### Data for processing
-- BEGIN --

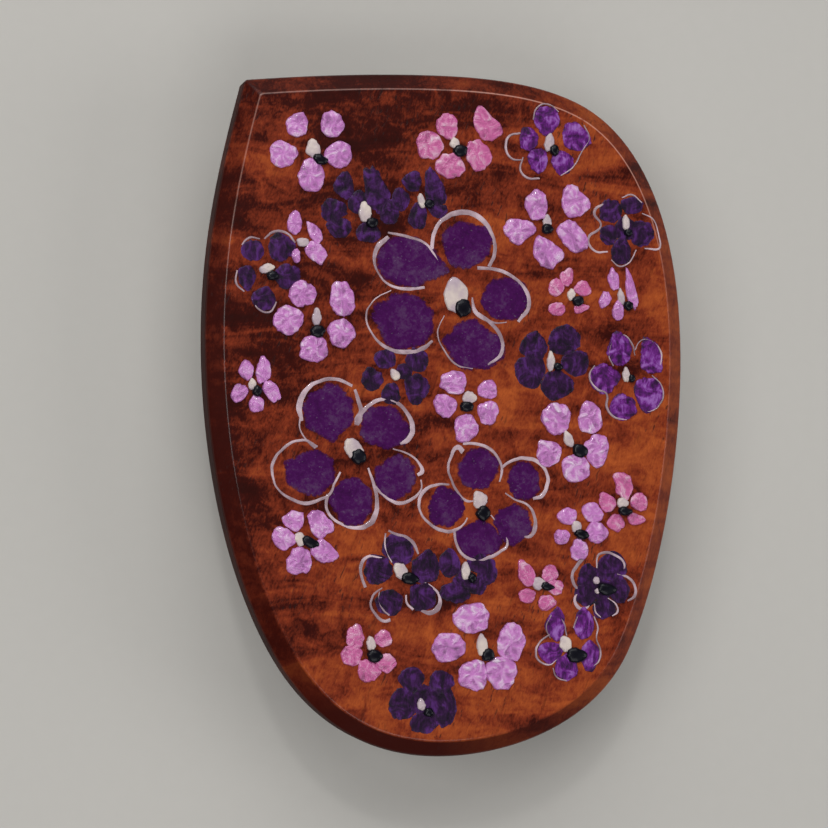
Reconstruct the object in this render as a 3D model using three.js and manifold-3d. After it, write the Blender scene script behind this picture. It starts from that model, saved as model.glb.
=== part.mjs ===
// Hair barrette: a bevelled wooden plate carried on a sprung steel French clip.
//
// Millimetres, +Z up. The barrette lies on its clip with the show face of the plate up. +Y runs along the
// plate and the clip, from the latch to the hinge. The origin is under the middle of the plate's outline,
// level with the lowest point of the clip.

import * as THREE from 'three';
import { mergeVertices } from 'three/addons/utils/BufferGeometryUtils.js';
import Module from 'manifold-3d';

const wasm = await Module();
wasm.setup();

// ---- Driving dimensions ----

// Wooden plate
const PLATE_LENGTH = 76;
const PLATE_WIDTH = 55;
const PLATE_THICKNESS = 4.8;
const BEVEL_WIDTH = 1.9;
const BEVEL_DEPTH = 1.4;

// Clip as a whole
const CLIP_LENGTH = 60; // base bar, end to end
const CLIP_OFFSET = 2; // middle of the bar, above the middle of the plate, under its balance point
const CLIP_HEIGHT = 10; // back of the plate to the lowest point of the arm

// Base bar, with hinge ears folded down from its sides
const BAR_THICKNESS = 0.8;
const BAR_CORNER = 1.5;
const EAR_WALL = 1; // around the pin
const EAR_FOOT = 2.2; // half the length of an ear where it leaves the bar

// Glue between the bar and the plate
const BED_THICKNESS = 0.4;
const BED_MARGIN = 0.6; // how far the glue stands out beyond the bar

// Hinge
const PIN_RADIUS = 0.7;
const PIN_HEAD_RIM = 0.5; // head beyond the shank, all round
const PIN_HEAD_THICKNESS = 0.4;
const PIN_INSET = 4; // end of the bar to the pin
const KNUCKLE_WIDTH = 3; // the arm's knuckle, between the bow's two

// Clasp arm
const ARM_WIDTH = 7;
const ARM_THICKNESS = 0.7;
const ARM_END_DROP = 3.9; // underside of the bar to the middle of the arm at the latch
const ARM_END_BEND = 3; // radius of the bend that levels the arm for the latch
const ARM_OVERHANG = 1.2; // arm beyond the end of the bar
const ARM_CURL_START = 165; // degrees, where the rolled end of the arm stops short of the strip

// Tension bow
const BOW_SETBACK = 0.3; // how far inside the arm's edges the bow's edges lie
const BOW_THICKNESS = 0.5;
const BOW_RADIUS = 150;
const BOW_CURL_START = 195; // degrees

// Latch
const WEB_LENGTH = 6.8;
const WEB_WIDTH = 4.4;
const WEB_THICKNESS = 0.5;
const WEB_INSET = 1; // end of the bar to the web
const PRONG_LENGTH_ALONG = 3; // along the clip
const PRONG_THICKNESS = 0.5;
const PRONG_INSET = 3; // end of the bar to the middle of the prongs
const PRONG_REACH = 2.2; // prong tip beyond the outer face of the arm
const BARB_REACH = 0.45;
const BARB_LENGTH = 1.3;
const RIVET_RADIUS = 0.7;
const RIVET_HEAD_RIM = 0.5;
const RIVET_HEAD_THICKNESS = 0.3;
const RIVET_INSET = 6.2; // end of the bar to the rivet
const WINDOW_WIDTH = 4.6;

// Screws
const SCREW_RADIUS = 0.8;
const SCREW_HEAD_RIM = 0.8;
const SCREW_HEAD_HEIGHT = 0.5;
const SCREW_DEPTH = 3; // into the wood
const SCREW_POINT = 0.9; // length of the tapered point
const SCREW_SLOT_WIDTH = 0.4;
const SCREW_SLOT_DEPTH = 0.25;
const SCREW_INSET = 12; // each end of the bar to its screw

// Clearances
const FIXED_FIT = 0.05; // radial or flat, between pieces that don't move
const RUNNING_FIT = 0.15; // radial, around the pin
const SIDE_GAP = 0.25; // beside a moving strip
const END_GAP = 0.5; // window to prongs, along the clip
const REST_GAP = 0.3; // free end of the bow under the bar
const KNUCKLE_RELIEF = 0.45; // the bar and the strips' edges clear of the knuckles
const BOW_END_GAP = 0.9; // head of the latch end screw to the free end of the bow
const LATCH_GAP = 0.15; // arm to barbs
const ROOT_GAP = 0.06; // web to prong roots

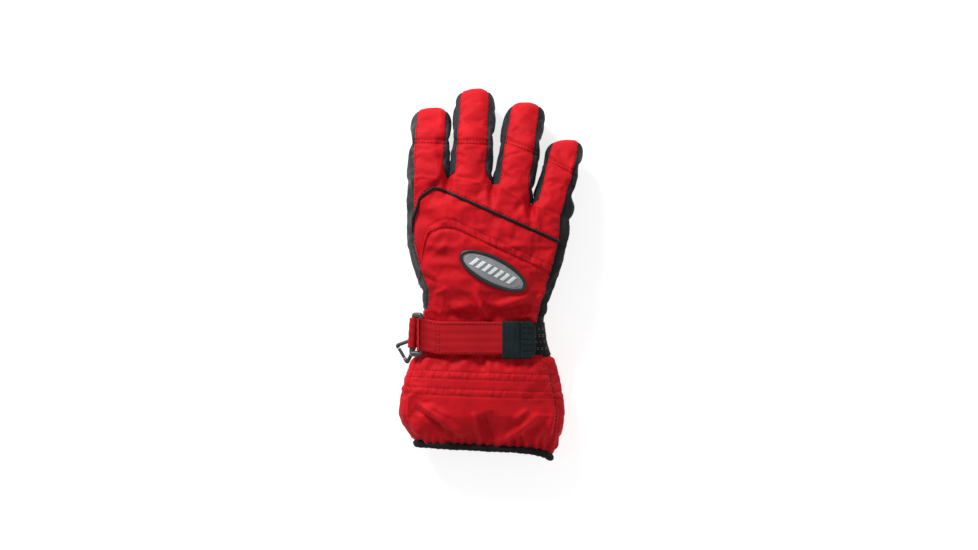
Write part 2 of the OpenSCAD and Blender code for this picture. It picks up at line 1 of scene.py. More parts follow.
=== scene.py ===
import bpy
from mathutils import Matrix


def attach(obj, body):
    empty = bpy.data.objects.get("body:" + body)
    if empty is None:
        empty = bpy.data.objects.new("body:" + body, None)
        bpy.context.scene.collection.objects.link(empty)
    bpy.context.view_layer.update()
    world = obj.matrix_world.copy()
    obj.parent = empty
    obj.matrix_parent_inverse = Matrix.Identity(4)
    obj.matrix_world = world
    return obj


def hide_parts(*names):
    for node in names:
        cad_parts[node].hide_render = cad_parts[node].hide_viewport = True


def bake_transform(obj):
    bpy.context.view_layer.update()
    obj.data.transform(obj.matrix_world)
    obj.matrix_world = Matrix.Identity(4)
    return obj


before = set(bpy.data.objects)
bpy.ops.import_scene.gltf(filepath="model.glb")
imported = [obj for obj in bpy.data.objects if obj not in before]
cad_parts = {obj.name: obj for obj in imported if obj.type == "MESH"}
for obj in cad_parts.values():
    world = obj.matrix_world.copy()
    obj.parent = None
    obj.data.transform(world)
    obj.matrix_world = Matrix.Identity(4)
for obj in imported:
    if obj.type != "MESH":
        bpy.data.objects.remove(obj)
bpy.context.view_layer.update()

import math

import bpy
import numpy as np
from mathutils import Vector
from mathutils.bvhtree import BVHTree

# Lengths are in millimetres, and MM turns them into metres
MM = 0.001
scene = bpy.context.scene


# ---- helpers -----------------------------------------------------------------------------------

def lerp(a, b, t):
    return a + (b - a) * t


def ease(t):
    t = np.clip(t, 0.0, 1.0)
    return t * t * (3 - 2 * t)


def bent(c, e):
    return np.sign(c) * np.abs(c) ** e


def bump(x, width):
    return np.exp(-(x / width) ** 2)


def run_lengths(line):
    """Distance along a line of points, from its first point to each of them."""
    steps = [np.linalg.norm(b - a) for a, b in zip(line[:-1], line[1:])]
    return np.concatenate([[0], np.cumsum(steps)])


def link(obj):
    scene.collection.objects.link(obj)
    return obj


def make_mesh(name, verts, faces, uvs=None, smooth=True):
    """verts in millimetres; uvs as one pair per vertex, also in millimetres."""
    me = bpy.data.meshes.new(name)
    places = [tuple(float(c) * MM for c in v) for v in verts]
    me.from_pydata(places, [], [tuple(int(i) for i in f) for f in faces])
    if uvs is not None:
        layer = me.uv_layers.new(name="cloth")
        for loop in me.loops:
            u = uvs[loop.vertex_index]
            layer.data[loop.index].uv = (float(u[0]) * MM, float(u[1]) * MM)
    me.polygons.foreach_set("use_smooth", [smooth] * len(me.polygons))
    me.update()
    return link(bpy.data.objects.new(name, me))


# ---- the glove's surface -----------------------------------------------------------------------

# Stations of the hand and the gauntlet: y, left edge, right edge, middle height, half height
HAND = np.array([
    (-66, -60.5, 49.5, 24.5, 16.2), (-61, -56.5, 46.8, 25.2, 14.6), (-50, -52.5, 43.4, 26, 13.6),
    (-36, -51.8, 42.2, 27.2, 13.8), (-22, -50.4, 45, 31, 16), (-12, -50.4, 48, 33.4, 16.6),
    (-3, -54.3, 51.4, 35, 16.8), (8, -58.2, 55.2, 36.3, 16.8), (22, -61.7, 58.6, 37, 16.4),
    (36, -63.1, 60.2, 37, 15.6), (50, -62.9, 61.2, 36.6, 14.8), (80, -62.4, 61.4, 36, 13)], dtype=float)
CUFF = np.array([
    (-66, -60.5, 49.5, 24.5, 16.2), (-73, -63, 52.2, 23.6, 18.6), (-80, -65.3, 54, 23, 20.2),
    (-95, -68, 56.8, 22.3, 21.8), (-108, -69.3, 57.4, 21.9, 21.8), (-117, -66.6, 56.2, 20.8, 19.9),
    (-125, -62, 53.2, 20, 16.4), (-130.5, -57.5, 49, 19.5, 13)], dtype=float)
POWER = 2.6


def station(table, y):
    t = table if table[0, 0] < table[-1, 0] else table[::-1]
    return [np.interp(y, t[:, 0], t[:, k]) for k in range(1, 5)]


class Finger:
    def __init__(self, name, x, y, z, lean, droop1, droop2, base_l, tip_l, half_w):
        self.name = name
        self.root = np.array((x, y, z), dtype=float)
        self.lean = lean
        self.droop1 = math.radians(droop1)
        self.droop2 = math.radians(droop2)
        self.base_l = base_l
        self.tip_l = tip_l
        self.half_w = half_w
        self.dart_y = y + base_l * math.cos(self.droop1)

    def place(self, tip, s, z=0.0):
        """A point of the straight segments' middle line, as the joints see it."""
        d = self.droop2 if tip else self.droop1
        j = self.root if not tip else self.place(False, self.base_l)
        return j + np.array((s * math.cos(d) * self.lean, s * math.cos(d) + z * math.sin(d),
                             z * math.cos(d) - s * math.sin(d)))


FINGERS = [
    Finger("index", -46.6, 75.6, 35.5, 0.05, 20, 35, 28.7, 29.2, 15.7),
    Finger("middle", -14.2, 71.9, 36, 0.05, 15, 27, 31, 45.5, 15.9),
    Finger("ring", 18.3, 62.6, 36, 0.16, 15, 27, 37.5, 36.6, 15.7),
    Finger("little", 47.2, 52.6, 35.5, 0.28, 19, 36, 33, 22, 14.2)]
HALF_H = 12.0

# Forks between the fingers, from the little finger's outer side to the index finger's
FORKS = np.array([(61.3, 43.0), (32.0, 53.9), (2.4, 69.0), (-31.6, 74.0), (-62.4, 74.6)])
CORNER_R = 0.89
CORNER_L = -0.92
NT = 16
NS = 12
MID_X = -0.5
HALF_X = 61.9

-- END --

### Exercise prompt
Emit an exact copy of the lines spanning the start of the records to the line containing "const KNUCKLE_WIDTH = 3;", inclusive, and no other output.

### Output for this task
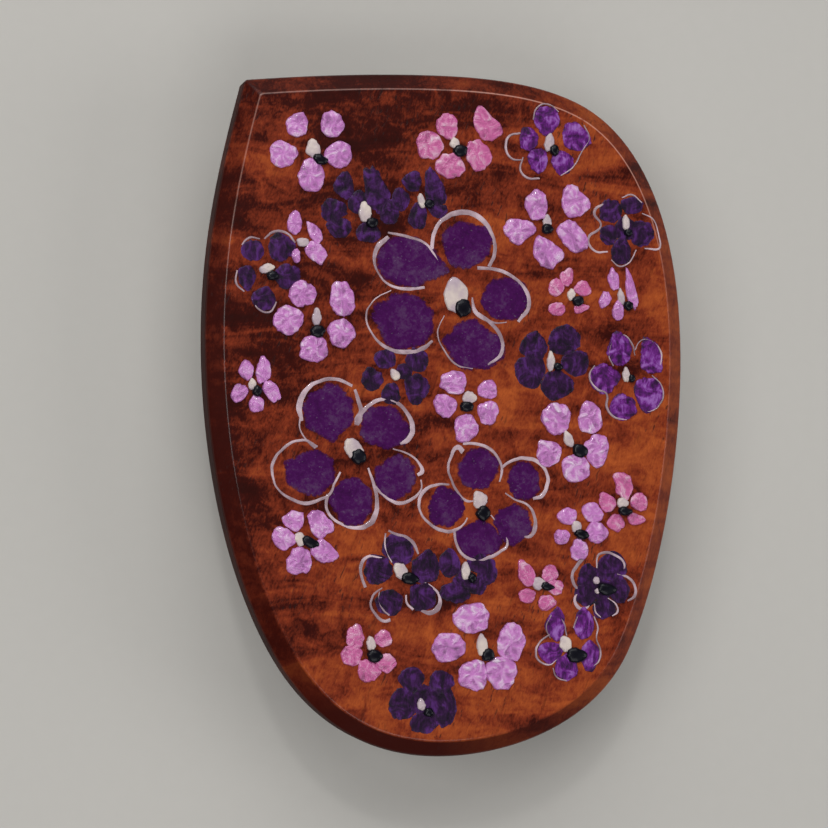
Reconstruct the object in this render as a 3D model using three.js and manifold-3d. After it, write the Blender scene script behind this picture. It starts from that model, saved as model.glb.
=== part.mjs ===
// Hair barrette: a bevelled wooden plate carried on a sprung steel French clip.
//
// Millimetres, +Z up. The barrette lies on its clip with the show face of the plate up. +Y runs along the
// plate and the clip, from the latch to the hinge. The origin is under the middle of the plate's outline,
// level with the lowest point of the clip.

import * as THREE from 'three';
import { mergeVertices } from 'three/addons/utils/BufferGeometryUtils.js';
import Module from 'manifold-3d';

const wasm = await Module();
wasm.setup();

// ---- Driving dimensions ----

// Wooden plate
const PLATE_LENGTH = 76;
const PLATE_WIDTH = 55;
const PLATE_THICKNESS = 4.8;
const BEVEL_WIDTH = 1.9;
const BEVEL_DEPTH = 1.4;

// Clip as a whole
const CLIP_LENGTH = 60; // base bar, end to end
const CLIP_OFFSET = 2; // middle of the bar, above the middle of the plate, under its balance point
const CLIP_HEIGHT = 10; // back of the plate to the lowest point of the arm

// Base bar, with hinge ears folded down from its sides
const BAR_THICKNESS = 0.8;
const BAR_CORNER = 1.5;
const EAR_WALL = 1; // around the pin
const EAR_FOOT = 2.2; // half the length of an ear where it leaves the bar

// Glue between the bar and the plate
const BED_THICKNESS = 0.4;
const BED_MARGIN = 0.6; // how far the glue stands out beyond the bar

// Hinge
const PIN_RADIUS = 0.7;
const PIN_HEAD_RIM = 0.5; // head beyond the shank, all round
const PIN_HEAD_THICKNESS = 0.4;
const PIN_INSET = 4; // end of the bar to the pin
const KNUCKLE_WIDTH = 3; // the arm's knuckle, between the bow's two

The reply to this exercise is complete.